International Women’s Day Celebrated on Surrey Campus
Culture / March 22, 2016
KPIRG event educates on gender issues
The Kwantlen Public Interest Research Group hosted an International Women’s Day celebration on Monday, March 14. The celebration, free for everyone, featured a variety of presenters speaking to the audience and engaging them in workshops. The presenters included Brittany Sharma of the South Asian Women Against Male Violence organization, Grassroots Women, and the slam poet Jillian Christmas.
“We are trying to change the situation for working class women,” says Victoria Chen, one of the presenters for Grassroots Women. “We are trying to collectivize our experiences so we know what we actually need to fight against.”
The event covered many topics regarding gender issues, including male violence against women, stereotyping of women who are affected by violence, and the policing, exploitation, and under protection of working class women.
“These were things that kept coming out as we were talking with women. As we were looking at the stories and the experiences that we heard, those three themes kept coming up again and again,” says Chen.

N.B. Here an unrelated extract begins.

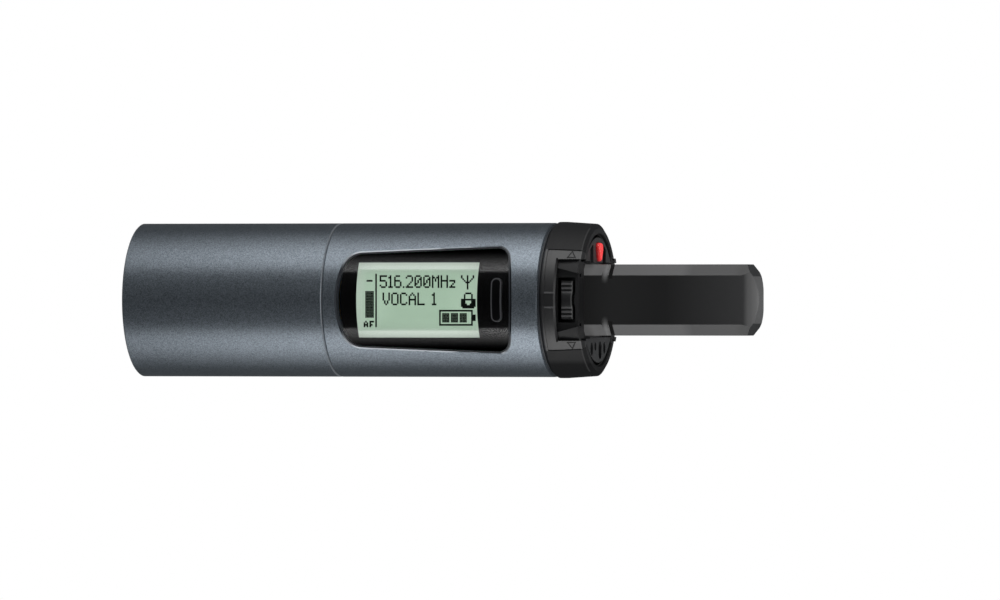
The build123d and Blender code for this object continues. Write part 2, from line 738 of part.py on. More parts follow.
def rocker_plunger():
    """Fork that holds the rocker's pin and presses the switch with its foot."""
    base_half, arm_thick, arm_half, arm_reach, foot_r = 1.5, 0.55, 1.1, 1.0, 0.8
    x0, x1 = ROCKER_X[0] + FIT_GAP, ROCKER_X[1] - FIT_GAP
    base_y = (ROCKER_PIVOT_Y + 1.3, ROCKER_PIVOT_Y + 2.1)
    fork = block((x0, x1), base_y, (-base_half, base_half))
    for x in ((x0, x0 + arm_thick), (x1 - arm_thick, x1)):
        fork += block(x, (ROCKER_PIVOT_Y - arm_reach, base_y[1]), (-arm_half, arm_half))
    fork -= disc(ROCKER_PIN_R, x0, x1, ROCKER_PIVOT_Y)
    return fork + post(foot_r, base_y[1], ROCKER_FOOT_Y, (x0 + x1) / 2, 0)


def rocker_switch():
    x, z = (117.0, 120.6), (-2.2, 2.2)
    top = ROCKER_FOOT_Y + ROCKER_TRAVEL + 0.1
    return block(x, (top, DISPLAY_BOARD_Y), z)


# ---------------------------------------------------------------- protection cap
def cap_ring(inset=0.0):
    """Ring with an inward lip at its end; inset makes it thinner from outside."""
    lip_x = CAP_END_X - CAP_LIP
    edge, taper_start, taper, lip_edge = 0.75, 2.6, 0.5, 0.3
    return turned(
        [
            (CAP_START_X, CAP_BORE_R),
            (CAP_START_X, CAP_R - edge - inset),
            (CAP_START_X + edge, CAP_R - inset),
            (CAP_START_X + taper_start, CAP_R - inset),
            (CAP_END_X - edge, CAP_R - taper - inset),
            (CAP_END_X, CAP_END_R),
            (CAP_END_X, CAP_LIP_R + lip_edge),
            (CAP_END_X - lip_edge, CAP_LIP_R),
            (lip_x, CAP_LIP_R),
            (lip_x, CAP_BORE_R),
        ]
    )


def triangle_groove(x, z, up):
    """Outline of a pointer triangle, in X and Z."""
    half, height, line = 1.25, 1.95, 0.26
    tip = up * height / 2
    corners = ((x - half, z - tip), (x + half, z - tip), (x, z + tip))
    whole = make_face(Polyline(*corners, close=True))
    return whole - offset(whole, amount=-line)


def cap_window_bevel():
    """Slope that opens the cap's windows towards the sleeve."""
    bevel, limit = 0.8, CAP_WINDOW_HALF + 0.3
    edge_r = CAP_R + 0.1
    slope = turned(
        [
            (CAP_WINDOW_X - bevel, edge_r),
            (CAP_WINDOW_X, edge_r),
            (CAP_WINDOW_X, CAP_R - bevel),
        ]
    )
    return slope & block((CAP_START_X, CAP_END_X), (-BODY_R - 1, BODY_R + 1), (-limit, limit))


def lock_bars():
    """Two short raised bars on the front panel."""
    place, half, rise, root = 1.9, 0.17, 0.12, 0.4
    mark_x = (CAP_START_X + 1.5, CAP_START_X + 3.6)
    ring = tube(CAP_PANEL_R + rise, CAP_PANEL_R - root, *mark_x)
    bars = [block(mark_x, (-BODY_R - 1, 0), (z - half, z + half)) for z in (-place, place)]
    return [bar & ring for bar in bars]


def cap_nubs():
    """Two small knobs on the rear of the cap's end face."""
    rise, root, width, low = 0.5, 0.4, 1.2, 9.6
    nub_x = (CAP_END_X - root, CAP_END_X + rise)
    nub = block(nub_x, (13.9, 15.8), (low, low + width)) & tube(CAP_END_R, CAP_LIP_R + 0.3, *nub_x)
    return [nub, mirror(nub, Plane.XY)]


def protection_cap():
    whole = (CAP_START_X - 1, CAP_END_X + 1)
    panel_x = (CAP_START_X + 1.3, CAP_END_X + 1)
    cap = cap_ring()
    inset_ring = cap_ring(PANEL_INSET)
    for side in (-1, 1):
        wedge = sector(PANEL_ANGLE, *panel_x, side)
        cap = (cap - wedge) + (inset_ring & wedge)
    window_x = (CAP_WINDOW_X, CAP_END_X + 1)
    window_z = (-CAP_WINDOW_HALF, CAP_WINDOW_HALF)
    cap -= block(window_x, (-BODY_R - 1, 0), window_z)
    cap -= block(window_x, (0, BODY_R + 1), window_z) - disc(CAP_BORE_R, *whole)
    cap -= cap_window_bevel()
    mark_depth, mark_place = 0.6, (120.0, 11.75)
    for side in (-1, 1):
        outline = triangle_groove(mark_place[0], side * mark_place[1], side)
        mark = facing_front(outline, -BODY_R - 1, -BODY_R / 2)
        cap -= mark - disc(CAP_PANEL_R - mark_depth, *whole)
    for extra in lock_bars() + cap_nubs():
        cap += extra
    return cap


def cap_detent_spring():
    """Thin curved leaf on the housing that presses against the cap's bore."""
    x, z = (SLEEVE_END_X + 1.2, SLEEVE_END_X + 4.2), (-4.0, 4.0)
    leaf = tube(HOUSING_R + 0.15, HOUSING_R + 0.02, *x)
    return leaf & block(x, (0, BODY_R), z)


# ---------------------------------------------------------------- antenna
def antenna_section(grow=0.0):
    """Eight-sided section, in Y and Z."""
    half_y = ANTENNA_THICK / 2 + grow
    half_z = ANTENNA_HALF + grow
    bevel = ANTENNA_BEVEL
    points = [
        (-half_y, -half_z + bevel),
        (-half_y, half_z - bevel),
        (-half_y + bevel, half_z),
        (half_y - bevel, half_z),
        (half_y, half_z - bevel),
        (half_y, -half_z + bevel),
        (half_y - bevel, -half_z),
        (-half_y + bevel, -half_z),
    ]
    return make_face(Polyline(*points, close=True))


def antenna_plan():
    """Outline seen from the front: straight sides, cut corners, arched tip."""
    start = ANTENNA_ROOT_X - 1
    side = ANTENNA_HALF + 1
    corner = (TIP_X - 2.9, ANTENNA_HALF)  # where the cut corner starts
    shoulder = (TIP_X - 1.1, ANTENNA_HALF - 3.1)  # where it meets the arch
    edges = [
        Line((start, -side), (corner[0], -side)),
        Line((corner[0], -side), (corner[0], -corner[1])),
        Line((corner[0], -corner[1]), (shoulder[0], -shoulder[1])),
        ThreePointArc((shoulder[0], -shoulder[1]), (TIP_X, 0), shoulder),
        Line(shoulder, corner),
        Line(corner, (corner[0], side)),
        Line((corner[0], side), (start, side)),
        Line((start, side), (start, -side)),
    ]
    return make_face(edges)


def antenna_profile():
    """Outline seen from above: flat front and rear that round over into the tip."""
    half = ANTENNA_THICK / 2
    start = ANTENNA_ROOT_X - 1
    middle = (start + TIP_X) / 2
    plan = Pos(middle, 0) * Rectangle(TIP_X - start, 2 * half)
    tip = plan.vertices().filter_by(lambda v: v.X > middle)
    return extrude(fillet(tip, TIP_ROUND), amount=BODY_R, both=True)


def rounded_section(face_round):
    """Blade section with its corners rounded, those of the front and rear faces by face_round."""
    face_limit = ANTENNA_THICK / 2 - 0.01
    side_limit = ANTENNA_HALF - 0.01
    section = antenna_section()
    section = fillet(section.vertices().filter_by(lambda v: abs(v.X) > face_limit), face_round)
    return fillet(section.vertices().filter_by(lambda v: abs(v.Y) > side_limit), ANTENNA_ROUND)


def antenna_radome():
    """Hollow blade with a soft band and a cross groove at its foot, and a hidden flange."""
    flange, tip_wall = 0.8, 4.5
    blade = facing_end(rounded_section(ANTENNA_ROUND), ANTENNA_ROOT_X, TIP_X)
    blade = blade & facing_front(antenna_plan(), -BODY_R, BODY_R) & antenna_profile()
    around_band = facing_end(antenna_section(1), *BAND_X)
    blade -= around_band - facing_end(rounded_section(BAND_ROUND), *BAND_X)
    groove = facing_end(antenna_section(1), *GROOVE_X)
    groove -= facing_end(antenna_section(-GROOVE_DEPTH), *GROOVE_X)
    groove -= block(GROOVE_X, (-BODY_R, BODY_R), (-GROOVE_END_Z, GROOVE_END_Z))
    blade -= groove
    flange_end = CHANNEL_X - PLATE_THICK - FIT_GAP
    blade += facing_end(antenna_section(flange), ANTENNA_ROOT_X, flange_end)
    return blade - facing_end(antenna_section(-ANTENNA_WALL), ANTENNA_ROOT_X - 1, TIP_X - tip_wall)


def antenna_element():
    """Printed radiator: a board with a raised meander track on each side."""
    board_x, board_y, board_half = (112.4, 160.0), (-0.4, 0.4), 5.5
    start, pitch, width, count = 120.0, 4.0, 0.8, 10
    track_y, reach = (-0.5, 0.5), 4.6
    board = block(board_x, board_y, (-board_half, board_half))
    for i in range(count):
        x = start + pitch * i
        board += block((x, x + width), track_y, (-reach, reach))
        end = reach - width if i % 2 else -reach
        board += block((x, x + pitch), track_y, (end, end + width))
    return board


def antenna_feed_clip():
    """Spring clip between the radiator board and the radio board."""
    x, front_y, half = (108.0, 113.6), 0.55, 1.2
    return block(x, (front_y, RADIO_BOARD_Y), (-half, half))


PIECES = {
    "upper_casing": upper_casing,
    "capsule_thread_ring": capsule_thread_ring,
    "capsule_contact_board": capsule_contact_board,
    "contact_rings": contact_rings,
    "contact_carrier": contact_carrier,
    "carrier_screws": carrier_screws,
    "coupling_ring": coupling_ring,
    "guide_collar": guide_collar,
    "chassis_frame": chassis_frame,
    "lower_sleeve": lower_sleeve,
    "window_gasket": window_gasket,
    "display_window": display_window,
    "switch_blank_plug": switch_blank_plug,
    "window_mask": window_mask,
    "lcd_panel": lcd_panel,
    "lcd_frame": lcd_frame,
    "backlight_diffuser": backlight_diffuser,
    "display_board": display_board,
    "display_chips": display_chips,
    "radio_board": radio_board,
    "shield_can": shield_can,
    "radio_chips": radio_chips,
    "board_connector": board_connector,
    "infrared_diode": infrared_diode,
    "status_led": status_led,
    "battery_tray": battery_tray,
    "battery_cover": battery_cover,
    "battery_cells": battery_cells,
    "battery_contacts": battery_contacts,
    "link_pins": link_pins,
    "signal_flex": signal_flex,
    "control_housing": control_housing,
    "sleeve_seal": sleeve_seal,
    "end_plate": end_plate,
    "end_plate_screws": end_plate_screws,
    "power_button": power_button,
    "power_switch": power_switch,
    "button_board": button_board,
    "rocker": rocker,
    "rocker_pin": rocker_pin,
    "rocker_plunger": rocker_plunger,
    "rocker_switch": rocker_switch,
    "protection_cap": protection_cap,
    "cap_detent_spring": cap_detent_spring,
    "antenna_radome": antenna_radome,
    "antenna_element": antenna_element,
    "antenna_feed_clip": antenna_feed_clip,
}

os.makedirs("parts", exist_ok=True)
for name, make in PIECES.items():
    export_step(make(), f"parts/{name}.step")
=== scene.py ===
import json
import math

import bmesh
import bpy
from mathutils import Matrix, Vector

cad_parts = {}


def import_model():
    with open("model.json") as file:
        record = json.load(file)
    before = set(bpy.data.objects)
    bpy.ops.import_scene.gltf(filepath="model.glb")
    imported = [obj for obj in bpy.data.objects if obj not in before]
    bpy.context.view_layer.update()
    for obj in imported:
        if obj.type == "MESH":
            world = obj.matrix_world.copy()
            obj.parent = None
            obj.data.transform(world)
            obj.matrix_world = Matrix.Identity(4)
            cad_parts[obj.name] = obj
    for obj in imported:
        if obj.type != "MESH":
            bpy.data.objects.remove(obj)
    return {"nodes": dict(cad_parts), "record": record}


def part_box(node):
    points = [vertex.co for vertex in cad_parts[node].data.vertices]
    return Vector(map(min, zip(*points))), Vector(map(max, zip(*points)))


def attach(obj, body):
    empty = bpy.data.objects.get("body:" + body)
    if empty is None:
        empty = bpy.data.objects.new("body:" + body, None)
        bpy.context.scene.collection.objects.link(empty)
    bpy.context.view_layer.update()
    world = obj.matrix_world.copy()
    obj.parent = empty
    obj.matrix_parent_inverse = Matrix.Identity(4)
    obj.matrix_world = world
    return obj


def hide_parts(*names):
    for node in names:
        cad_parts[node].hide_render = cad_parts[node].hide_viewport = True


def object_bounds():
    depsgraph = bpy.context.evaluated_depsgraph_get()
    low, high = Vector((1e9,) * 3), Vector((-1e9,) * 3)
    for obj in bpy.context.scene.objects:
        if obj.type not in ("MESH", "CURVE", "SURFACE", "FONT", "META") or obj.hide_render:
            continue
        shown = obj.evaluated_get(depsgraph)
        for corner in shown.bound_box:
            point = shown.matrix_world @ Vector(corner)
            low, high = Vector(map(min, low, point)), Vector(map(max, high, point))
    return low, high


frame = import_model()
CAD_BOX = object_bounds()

# Looks of the handheld transmitter body: materials, thread, display content, stage.
# Everything is in metres, in the part's frame: X along the barrel, display towards -Y.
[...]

The event focused on educating people about some of the realities that women face in Canada. However, it was also a collective learning experience for both the audience and the presenters. The audience itself was a diverse group of women and men. While it was a smaller crowd, it was also attentive. The group seemed eager to learn and to share their own personal stories and struggles.
“We need to know about injustice to take action. But it’s also about learning from other women,” says Chen. “It’s important to us that we hear from women. We’re not trying to save women. We’re trying to work with other women to make our collective situations better.”
While the event was educational, its main focus was to be a celebration of women. The event and its presenters hoped to empower women to overcome their struggles and to promote others to take a stand.
“Once you know about injustice, you have to do something about it. You can’t just forget that injustice exists,” says Chen.